# Prompt:
Report each line of the data that includes the word "down".

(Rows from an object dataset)
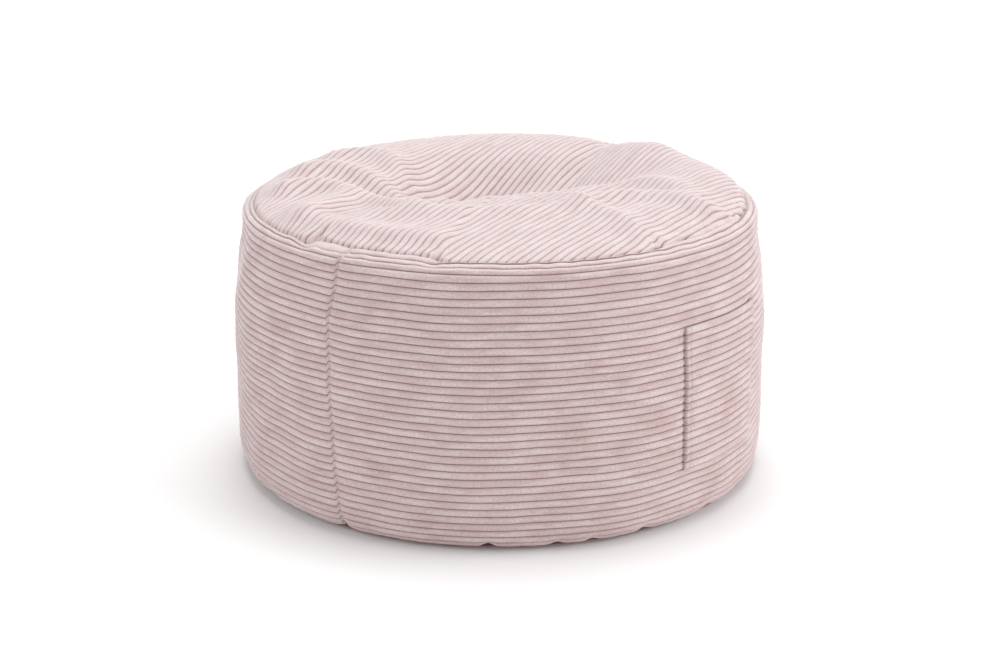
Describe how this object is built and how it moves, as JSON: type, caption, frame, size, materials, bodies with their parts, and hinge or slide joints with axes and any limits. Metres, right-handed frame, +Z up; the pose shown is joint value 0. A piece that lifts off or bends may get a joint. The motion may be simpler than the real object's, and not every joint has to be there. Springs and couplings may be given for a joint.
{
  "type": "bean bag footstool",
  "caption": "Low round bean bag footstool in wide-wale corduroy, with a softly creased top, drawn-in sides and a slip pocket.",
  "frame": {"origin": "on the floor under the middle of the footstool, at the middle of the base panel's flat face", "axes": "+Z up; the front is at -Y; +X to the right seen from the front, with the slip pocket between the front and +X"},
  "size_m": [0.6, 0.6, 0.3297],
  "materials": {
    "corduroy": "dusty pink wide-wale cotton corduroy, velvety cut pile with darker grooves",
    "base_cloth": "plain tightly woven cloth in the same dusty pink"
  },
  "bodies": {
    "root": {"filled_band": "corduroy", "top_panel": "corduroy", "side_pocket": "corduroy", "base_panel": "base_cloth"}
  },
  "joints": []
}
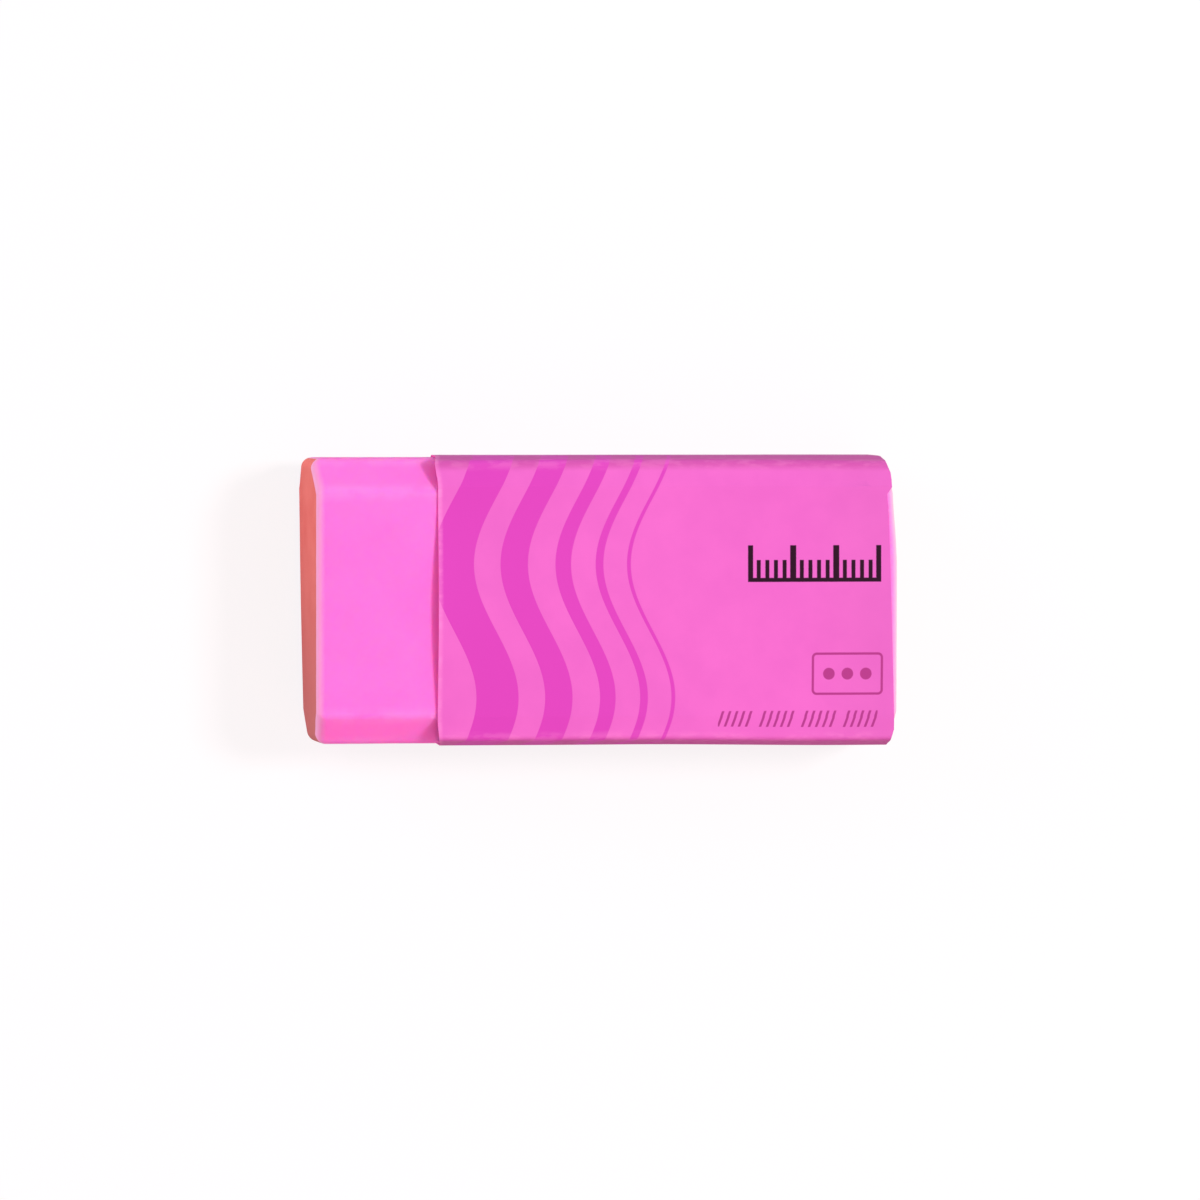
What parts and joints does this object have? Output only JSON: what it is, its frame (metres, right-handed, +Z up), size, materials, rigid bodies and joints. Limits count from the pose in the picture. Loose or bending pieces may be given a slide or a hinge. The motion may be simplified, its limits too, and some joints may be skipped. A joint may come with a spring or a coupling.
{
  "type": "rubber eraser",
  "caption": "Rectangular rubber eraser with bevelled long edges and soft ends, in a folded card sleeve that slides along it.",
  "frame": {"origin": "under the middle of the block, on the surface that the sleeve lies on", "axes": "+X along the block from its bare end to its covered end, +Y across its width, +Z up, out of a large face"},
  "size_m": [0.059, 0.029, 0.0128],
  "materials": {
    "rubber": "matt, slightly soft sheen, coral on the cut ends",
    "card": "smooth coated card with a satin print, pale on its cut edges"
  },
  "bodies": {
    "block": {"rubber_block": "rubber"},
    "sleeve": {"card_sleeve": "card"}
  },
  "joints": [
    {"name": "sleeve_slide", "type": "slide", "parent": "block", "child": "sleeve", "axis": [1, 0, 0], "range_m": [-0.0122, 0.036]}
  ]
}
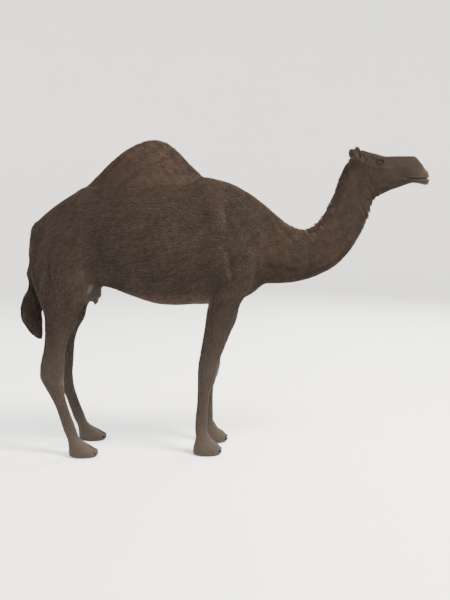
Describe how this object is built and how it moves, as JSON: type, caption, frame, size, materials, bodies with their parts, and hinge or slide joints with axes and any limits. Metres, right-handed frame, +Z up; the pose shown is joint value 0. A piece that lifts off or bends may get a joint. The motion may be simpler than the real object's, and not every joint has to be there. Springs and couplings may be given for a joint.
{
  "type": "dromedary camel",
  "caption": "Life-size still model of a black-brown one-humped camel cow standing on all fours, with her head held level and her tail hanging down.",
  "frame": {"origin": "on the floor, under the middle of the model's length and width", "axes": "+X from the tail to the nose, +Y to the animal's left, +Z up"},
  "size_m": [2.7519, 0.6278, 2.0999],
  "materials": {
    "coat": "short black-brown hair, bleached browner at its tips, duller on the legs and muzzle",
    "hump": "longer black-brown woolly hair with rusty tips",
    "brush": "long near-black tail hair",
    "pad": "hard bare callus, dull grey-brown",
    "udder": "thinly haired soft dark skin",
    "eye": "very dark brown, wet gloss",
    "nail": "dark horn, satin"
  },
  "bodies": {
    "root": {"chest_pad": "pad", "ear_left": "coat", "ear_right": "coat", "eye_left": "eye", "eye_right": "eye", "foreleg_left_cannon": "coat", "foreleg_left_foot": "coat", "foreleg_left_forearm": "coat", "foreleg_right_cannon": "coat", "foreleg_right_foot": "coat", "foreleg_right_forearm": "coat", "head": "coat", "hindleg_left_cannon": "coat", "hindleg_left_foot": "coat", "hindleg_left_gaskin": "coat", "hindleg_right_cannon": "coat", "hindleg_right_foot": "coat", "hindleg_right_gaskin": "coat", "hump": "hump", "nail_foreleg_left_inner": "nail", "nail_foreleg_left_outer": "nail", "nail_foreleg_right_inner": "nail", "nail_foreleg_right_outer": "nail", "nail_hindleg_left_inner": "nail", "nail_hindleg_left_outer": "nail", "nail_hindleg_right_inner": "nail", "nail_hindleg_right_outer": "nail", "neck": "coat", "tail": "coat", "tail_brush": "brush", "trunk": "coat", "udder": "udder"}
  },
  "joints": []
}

--

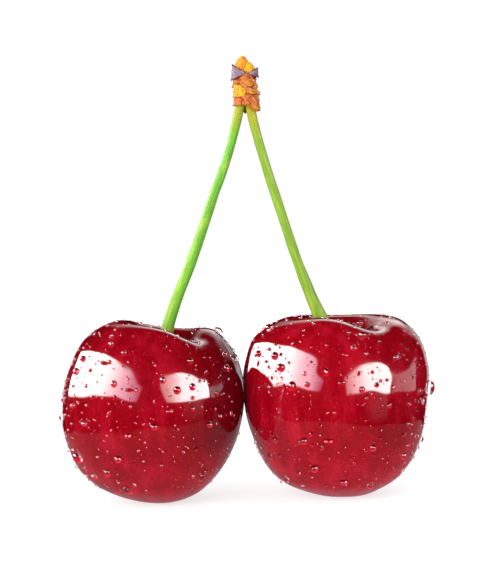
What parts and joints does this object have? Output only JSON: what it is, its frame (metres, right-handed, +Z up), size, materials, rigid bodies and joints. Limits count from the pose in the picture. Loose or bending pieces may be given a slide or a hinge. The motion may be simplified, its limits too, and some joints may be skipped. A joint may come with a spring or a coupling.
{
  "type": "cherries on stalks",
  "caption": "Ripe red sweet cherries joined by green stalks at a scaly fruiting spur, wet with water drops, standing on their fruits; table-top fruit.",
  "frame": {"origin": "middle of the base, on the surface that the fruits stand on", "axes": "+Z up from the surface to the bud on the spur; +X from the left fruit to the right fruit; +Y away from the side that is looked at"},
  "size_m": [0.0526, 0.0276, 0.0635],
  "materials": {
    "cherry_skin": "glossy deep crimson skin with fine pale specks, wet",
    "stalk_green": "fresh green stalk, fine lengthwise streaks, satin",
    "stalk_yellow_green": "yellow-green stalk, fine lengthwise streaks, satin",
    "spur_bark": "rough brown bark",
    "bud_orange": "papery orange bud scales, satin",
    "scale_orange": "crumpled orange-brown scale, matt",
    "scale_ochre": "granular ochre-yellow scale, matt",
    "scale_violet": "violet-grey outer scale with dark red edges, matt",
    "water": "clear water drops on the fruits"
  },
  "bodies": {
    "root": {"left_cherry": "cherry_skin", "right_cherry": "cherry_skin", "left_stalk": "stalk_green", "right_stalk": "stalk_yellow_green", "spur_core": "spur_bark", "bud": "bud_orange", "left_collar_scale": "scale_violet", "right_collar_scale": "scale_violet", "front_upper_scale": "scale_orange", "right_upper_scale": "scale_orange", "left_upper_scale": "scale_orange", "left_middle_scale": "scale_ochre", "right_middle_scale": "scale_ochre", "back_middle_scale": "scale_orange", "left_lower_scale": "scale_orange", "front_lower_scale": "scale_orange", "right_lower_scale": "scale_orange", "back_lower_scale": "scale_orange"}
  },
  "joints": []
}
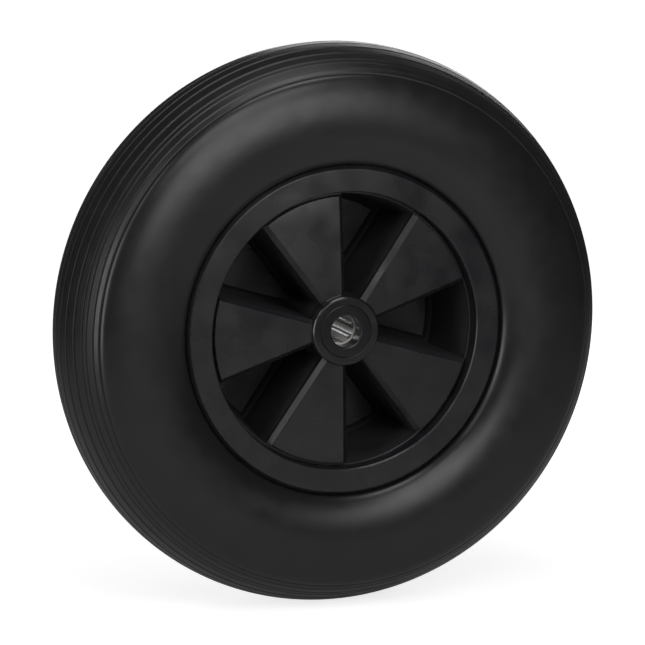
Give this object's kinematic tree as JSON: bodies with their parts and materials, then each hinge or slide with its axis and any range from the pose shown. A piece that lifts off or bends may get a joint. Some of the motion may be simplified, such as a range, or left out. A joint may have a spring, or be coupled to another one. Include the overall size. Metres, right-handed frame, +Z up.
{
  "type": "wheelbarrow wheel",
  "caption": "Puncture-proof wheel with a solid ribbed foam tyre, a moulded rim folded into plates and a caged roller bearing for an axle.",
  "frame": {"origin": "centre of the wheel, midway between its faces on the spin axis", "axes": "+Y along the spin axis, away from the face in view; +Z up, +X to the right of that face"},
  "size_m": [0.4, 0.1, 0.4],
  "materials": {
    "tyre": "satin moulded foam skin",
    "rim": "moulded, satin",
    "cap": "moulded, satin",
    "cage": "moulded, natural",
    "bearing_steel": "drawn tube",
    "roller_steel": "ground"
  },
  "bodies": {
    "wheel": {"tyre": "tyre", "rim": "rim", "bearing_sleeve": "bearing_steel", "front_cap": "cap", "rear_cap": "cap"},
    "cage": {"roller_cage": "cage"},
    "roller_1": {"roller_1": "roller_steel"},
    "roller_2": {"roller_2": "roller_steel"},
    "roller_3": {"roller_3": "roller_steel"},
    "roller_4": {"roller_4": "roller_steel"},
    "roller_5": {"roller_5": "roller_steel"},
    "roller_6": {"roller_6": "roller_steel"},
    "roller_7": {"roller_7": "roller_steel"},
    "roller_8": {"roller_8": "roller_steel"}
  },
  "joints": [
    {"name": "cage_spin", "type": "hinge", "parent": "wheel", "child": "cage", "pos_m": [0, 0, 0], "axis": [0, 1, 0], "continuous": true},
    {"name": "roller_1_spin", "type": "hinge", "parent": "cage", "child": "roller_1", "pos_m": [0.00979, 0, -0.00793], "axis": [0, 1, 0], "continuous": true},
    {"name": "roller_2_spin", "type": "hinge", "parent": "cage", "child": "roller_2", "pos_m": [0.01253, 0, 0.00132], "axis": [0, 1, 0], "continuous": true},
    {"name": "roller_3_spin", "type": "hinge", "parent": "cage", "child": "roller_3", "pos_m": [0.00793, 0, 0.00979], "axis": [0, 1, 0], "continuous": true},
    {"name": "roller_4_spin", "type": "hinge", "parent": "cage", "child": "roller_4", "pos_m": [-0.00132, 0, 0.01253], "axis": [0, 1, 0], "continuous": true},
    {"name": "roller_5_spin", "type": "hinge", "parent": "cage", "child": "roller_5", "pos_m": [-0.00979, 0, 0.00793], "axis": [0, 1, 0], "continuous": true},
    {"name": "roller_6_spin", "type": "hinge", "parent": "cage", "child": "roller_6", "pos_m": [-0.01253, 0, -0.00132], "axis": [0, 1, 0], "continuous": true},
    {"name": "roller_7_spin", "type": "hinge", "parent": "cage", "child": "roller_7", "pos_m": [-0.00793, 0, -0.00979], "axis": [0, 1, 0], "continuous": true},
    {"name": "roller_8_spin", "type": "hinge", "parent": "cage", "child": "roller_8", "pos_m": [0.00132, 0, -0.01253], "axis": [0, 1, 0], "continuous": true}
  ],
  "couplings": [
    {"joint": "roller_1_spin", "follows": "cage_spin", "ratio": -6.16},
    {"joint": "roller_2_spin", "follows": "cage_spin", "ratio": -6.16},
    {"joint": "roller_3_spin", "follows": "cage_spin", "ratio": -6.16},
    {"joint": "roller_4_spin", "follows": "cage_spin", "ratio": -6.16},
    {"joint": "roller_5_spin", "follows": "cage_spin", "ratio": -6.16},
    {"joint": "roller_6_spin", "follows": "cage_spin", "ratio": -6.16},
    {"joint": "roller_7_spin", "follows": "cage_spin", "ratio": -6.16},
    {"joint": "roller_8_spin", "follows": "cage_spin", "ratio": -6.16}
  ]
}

---

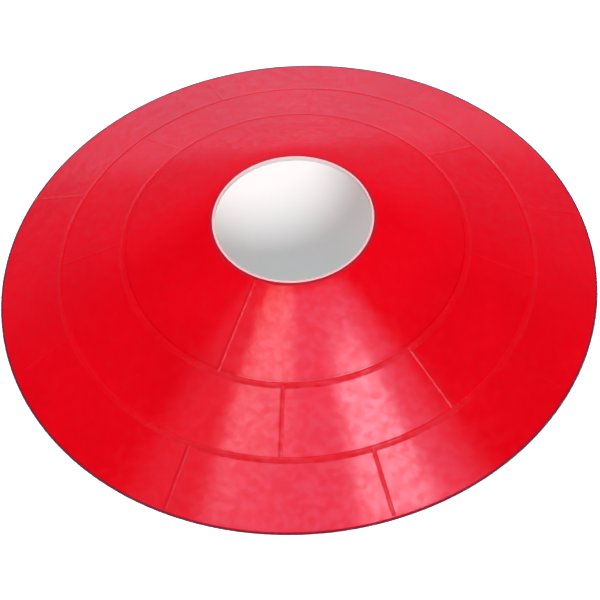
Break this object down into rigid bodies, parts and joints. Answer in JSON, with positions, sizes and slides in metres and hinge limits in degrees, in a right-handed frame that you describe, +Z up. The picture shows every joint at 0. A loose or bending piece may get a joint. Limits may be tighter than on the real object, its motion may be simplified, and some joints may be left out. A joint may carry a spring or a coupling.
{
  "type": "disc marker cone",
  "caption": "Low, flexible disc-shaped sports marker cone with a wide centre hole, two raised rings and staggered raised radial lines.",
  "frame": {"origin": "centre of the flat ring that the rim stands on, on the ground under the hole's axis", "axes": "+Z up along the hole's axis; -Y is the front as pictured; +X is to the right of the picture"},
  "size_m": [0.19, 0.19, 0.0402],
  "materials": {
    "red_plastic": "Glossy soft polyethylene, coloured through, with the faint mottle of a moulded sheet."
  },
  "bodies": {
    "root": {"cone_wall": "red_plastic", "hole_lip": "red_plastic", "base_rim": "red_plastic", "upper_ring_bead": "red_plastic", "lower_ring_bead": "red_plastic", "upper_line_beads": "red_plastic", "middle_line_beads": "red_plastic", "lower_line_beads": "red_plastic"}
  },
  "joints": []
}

# Task response:
  "caption": "Life-size still model of a black-brown one-humped camel cow standing on all fours, with her head held level and her tail hanging down.",
Break this object down into rigid bodies, parts and joints. Answer in JSON, with positions, sizes and slides in metres and hinge limits in degrees, in a right-handed frame that you describe, +Z up. The picture shows every joint at 0. A loose or bending piece may get a joint. Limits may be tighter than on the real object, its motion may be simplified, and some joints may be left out. A joint may carry a spring or a coupling.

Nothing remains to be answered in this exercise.